In his book of memoirs The War Will Excuse Everything (2005), Rabichev describes the mass rapes and other war crimes committed by the Red Army in East Prussia in the spring of 1945. His highly emotional account draws on his firsthand observations of Soviet atrocities against the German civilian population, especially the mass sexual violence against women. The book pins most of the blame for these crimes on the Red Army high command, and particularly on General Ivan Chernyakhovsky, who led the troops fighting in East Prussia. In Rabichev's view, the extent of the violence largely depended on the decisions of the individual commander. According to the book, when Marshal Ivan Konev's army entered Silesia, he ordered the execution of forty soldiers caught raping, thereby putting a stop to the rapes and killings of civilians.
After the end of the war, in 1946-1947, Rabichev was a member of the literary association of Moscow University, which was led by the outstanding poet Mikhail Zenkevich. Rabichev was invited to give a reading of his poetry at a literary soiree held at the Writers' Union and in the Communist Auditorium of Moscow State University – a venue that was typically reserved for the most distinguished poets. In 1951, he graduated from the Arts Department of the Moscow Polygraphic Institute. He went on to work in the field of book graphics and applied art. In 1952, he married a fellow art student named Viktoria Shumilina, and two years later their son Fyodor was born.
In 1962, Rabichev took part in the “New Reality” exhibition at the Moscow Manege, which became notorious because of the speech made there by Nikita Khrushchev. The Soviet leader promised to “bury” the West and called for the banning of works that failed to adhere to the strictures of the Communist Party, according to which Soviet art was to be straightforward and realistic, and appeal to workers and peasants. While touring the Manege, Khrushchev shouted obscenities at the artists, promised to deport them, and ordered the exhibition closed. This was one of the signs of the end of Khrushchev’s “thaw” — a period of relative liberalization of Soviet political and cultural life, which had reversed some of the repressive policies of the Stalin era.
Rabichev managed to organize many personal exhibitions, and he also took part in international group exhibitions in Berlin, Paris, Montreal, Cambridge, Warsaw, and Spain. Nowadays, his paintings and graphic works are held in museums and private collections in Russia and many other countries. He was also a poet, essayist, and novelist, publishing a total of sixteen poetry collections and six prose books in his lifetime.
Leonid Rabichev died in Moscow in 2017, aged ninety-four.
Related Resources
Rabichev’s memoirs about the war crimes committed by the Red Army in East Prussia in the spring of 1945
Enlightenment comes unexpectedly. It is no game or self-assertion; it comes from very different spheres; it is repentance. Like a splinter, it is lodged not just within me, but within my entire generation – and, possibly, within humanity as a whole.

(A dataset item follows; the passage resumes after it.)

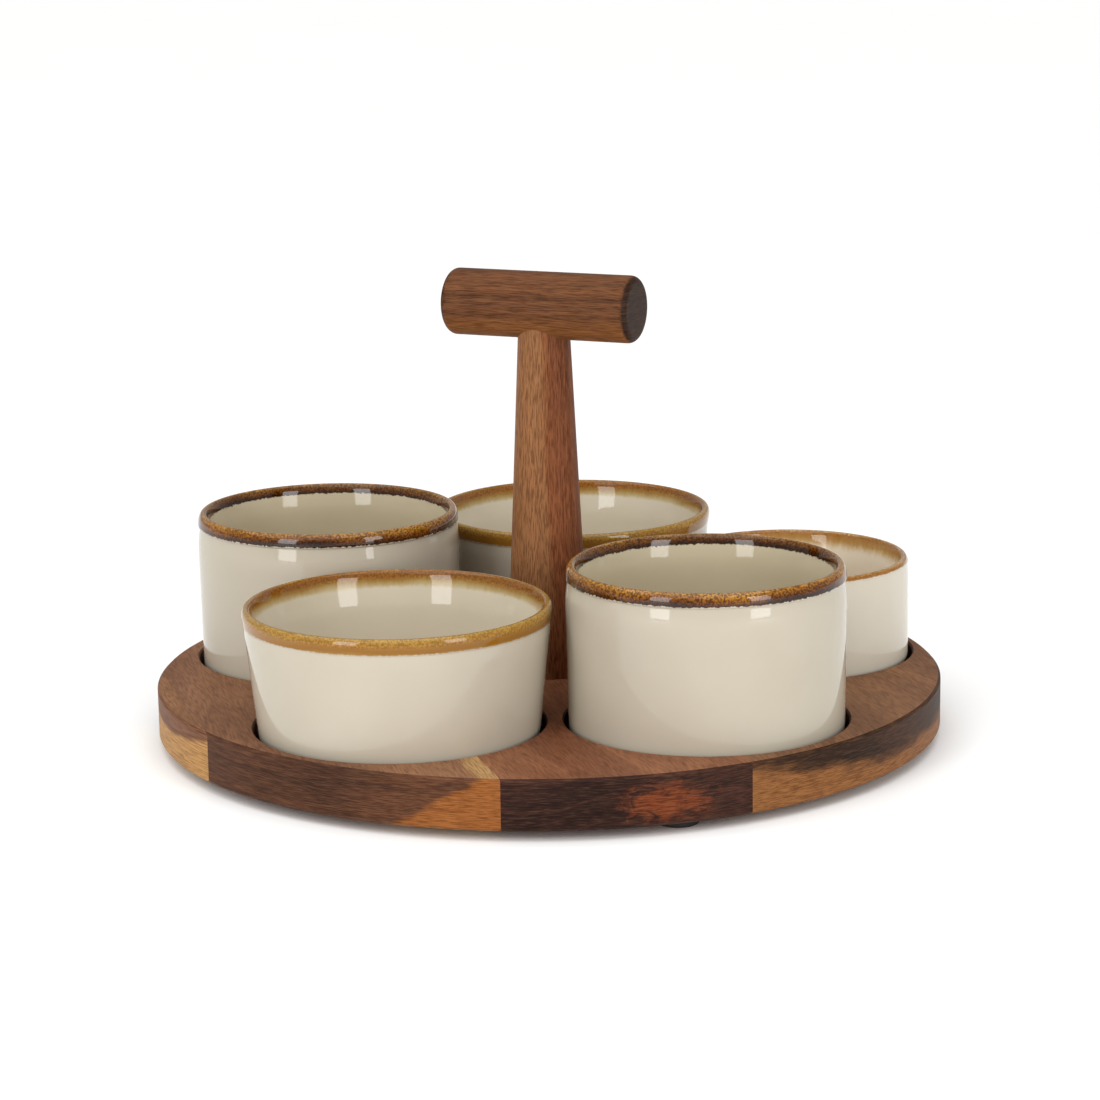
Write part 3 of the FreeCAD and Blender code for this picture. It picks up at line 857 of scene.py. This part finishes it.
# %% [markdown]
# ## The lights
#
# A white sky and a broad overhead light give the even light of a catalogue. Two tall soft lights stand to
# the left and the right of the camera, and their reflections are the bright rectangles on the glaze. The
# sky alone would light the server as evenly, but a glaze looks glossy only when it has something bright
# with an edge to reflect.

# %% Lights
SOFTBOX_SIDES = {"softbox_left": -36, "softbox_right": 41}
SOFTBOX_CLIMB = math.radians(16)
SOFTBOX_DISTANCE = 1.5
SOFTBOX_SIZE = (0.42, 0.84)
SOFTBOX_POWER = 7.0
SOFTBOX_AIM = Vector((0, 0, 0.06))
OVERHEAD_SIDE = -0.6
OVERHEAD_DISTANCE = 0.6
OVERHEAD_HEIGHT = 2.2
OVERHEAD_STRENGTH = 2.0
OVERHEAD_SPREAD = math.radians(85)
SKY_STRENGTH = 0.45


def add_light(name, kind, strength):
    """A light of a kind, still at the origin."""
    light = bpy.data.objects.new(name, bpy.data.lights.new(name, kind))
    light.data.energy = strength
    bpy.context.scene.collection.objects.link(light)
    return light


def add_softbox(name, side):
    """A tall soft light, side radians round the board from the camera."""
    light = add_light(name, "AREA", SOFTBOX_POWER)
    light.data.shape = "RECTANGLE"
    light.data.size, light.data.size_y = SOFTBOX_SIZE
    flat = SOFTBOX_DISTANCE * math.cos(SOFTBOX_CLIMB)
    height = SOFTBOX_DISTANCE * math.sin(SOFTBOX_CLIMB)
    look_at(light, around(CAMERA_SIDE + side, flat, height), SOFTBOX_AIM)


for name, side in SOFTBOX_SIDES.items():
    add_softbox(name, math.radians(side))

overhead = add_light("overhead", "SUN", OVERHEAD_STRENGTH)
overhead.data.angle = OVERHEAD_SPREAD
overhead_place = around(CAMERA_SIDE + OVERHEAD_SIDE, OVERHEAD_DISTANCE, OVERHEAD_HEIGHT)
look_at(overhead, overhead_place, Vector((0, 0, 0)))

sky = bpy.data.worlds.new("white_sky")
bpy.context.scene.world = sky
sky.use_nodes = True
background = sky.node_tree.nodes["Background"]
background.inputs["Color"].default_value = (1, 1, 1, 1)
background.inputs["Strength"].default_value = SKY_STRENGTH
print("lights:", ", ".join(SOFTBOX_SIDES), "and", overhead.name)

It is a particular instance, a fragment of the criminal century, and one cannot live a dignified life with this crime – any more than one can live with the dekulakization of the 1930s, the Gulag, the deaths of tens of millions of innocents, or the occupation of Poland in 1939. One cannot die a dignified death without this repentance. I was a platoon commander; I felt sick, trying to adopt the role of an outside observer. But my soldiers stood in those horrible, criminal lines; they laughed, when they ought to have been burning with shame, seeing as they were actually committing crimes against humanity.
Leonid Rabichev, The War Will Excuse Everything (Moscow, 2008), p. 204.